Pedro pinta lo que se imagina, no ha tenido nunca una guía o el privilegio de acompañar el proceso artístico de otros. Según él, prefiere los recuerdos. Quizá, tampoco tenga más elección.
Ninguno de los rostros que dibuja tiene parecido entre sí, ni comparación con los de todo Empedrado. Y aunque se los invente, hay rasgos de gente conocida en el imaginario común. En sus trazos aparecen los famosos personajes de Charles Chaplin, Don Quijote de la Mancha y hasta un pirata que bien podría ser el hermano de Jack Sparrow; también está la imagen del patriota cubano Camilo Cienfuegos, una mujer semejante a la joven de la Perla y algunas estampas de la religión católica. Pero nunca un almendrón, un tabaco, una cúpula dorada o una mujer negra.
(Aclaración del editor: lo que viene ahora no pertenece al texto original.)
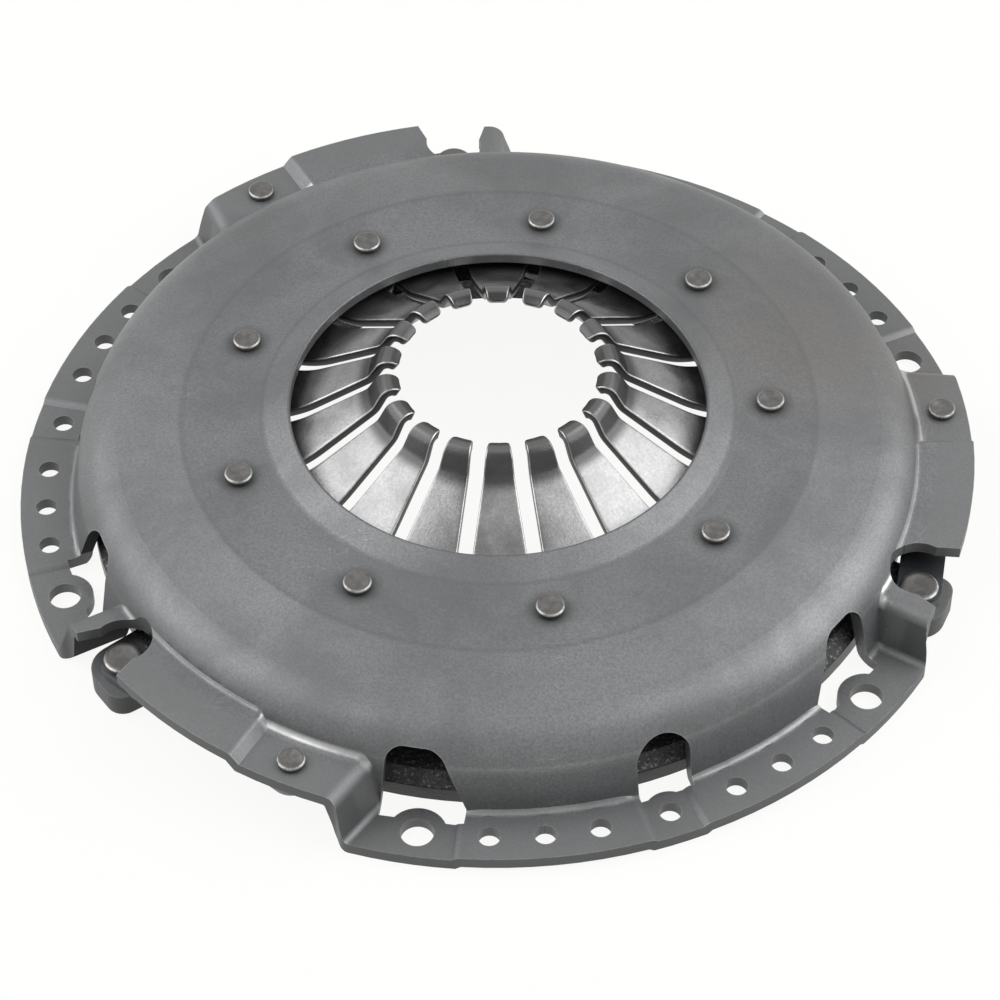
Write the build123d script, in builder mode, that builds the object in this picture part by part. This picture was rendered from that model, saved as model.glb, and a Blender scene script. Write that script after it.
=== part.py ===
from build123d import *
from math import cos, radians, sin, tan
import os

# Diaphragm-spring clutch cover assembly, in millimetres.
# Origin: centre of the cover flange's underside. +Z points away from the flywheel.
# Angles are counted about +Z, and one of the nine spacer rivets stands on +X.

# ---------------------------------------------------------------- cover sheet
SHEET = 3.6                # thickness of the pressed sheet
COVER_R = 138.0            # outer radius of the bolting flange
FLANGE_WIDTH = 15.05       # from the rim to the skirt, at the flange's top face
SKIRT_DRAFT = 10.6         # lean of the skirt from the vertical, degrees
SHOULDER_DEPTH = 4.4       # from the rim corner of the top to the shoulder corner, inwards
FOOT_BEND = 2.0            # hollow bend where the skirt meets the flange
SHOULDER_BEND = 15.0       # round bend between the top and the skirt
CREASE_BEND = 10.0         # soft crease round the flat ring
LIP_BEND = 6.0             # soft crease at the foot of the raised lip
COVER_HEIGHT = 36.0        # flange underside to the top of the lip
LIP_RISE = 3.4             # lip edge above the flat ring
RING_FALL = 0.3            # fall of the ring from its inner to its outer crease
CONE_FALL = 5.3            # fall from the outer crease to the shoulder corner
EDGE_BREAK = 0.6           # rounding of the opening's edge
BEND_SINK = 0.04           # bends start this far under the skirt's skin, so that they cross it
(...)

Pedro sueña con historietas, con finales que provienen de alguna conversación con el mar o de su propio instinto. Pedro devela gente extraordinaria que cambia de color y forma en cuestión de días, como mismo la gente común, como mismo él cada vez que se contorsiona en sus bultos a fin de terminar su ciclo de trabajo. Pedro sueña y escribe Pablo. Pablo viaja, persiste en el tiempo, goza de todos los créditos de autor. Y yo que no he visto recelo en el momento de contarme su nombre, le pregunto:
—Entonces, por qué Pablo…
—Por el gran Pablo Picasso, respondió y alzó su mano derecha como quien quiere mostrar la inmensidad en un solo gesto. Juntos miramos al cielo y usted puede hacerlo también con él, porque Pedro sigue cautivando a cuantos caminan por La Habana Vieja, aun cuando esta historia haya comenzado hace dos años.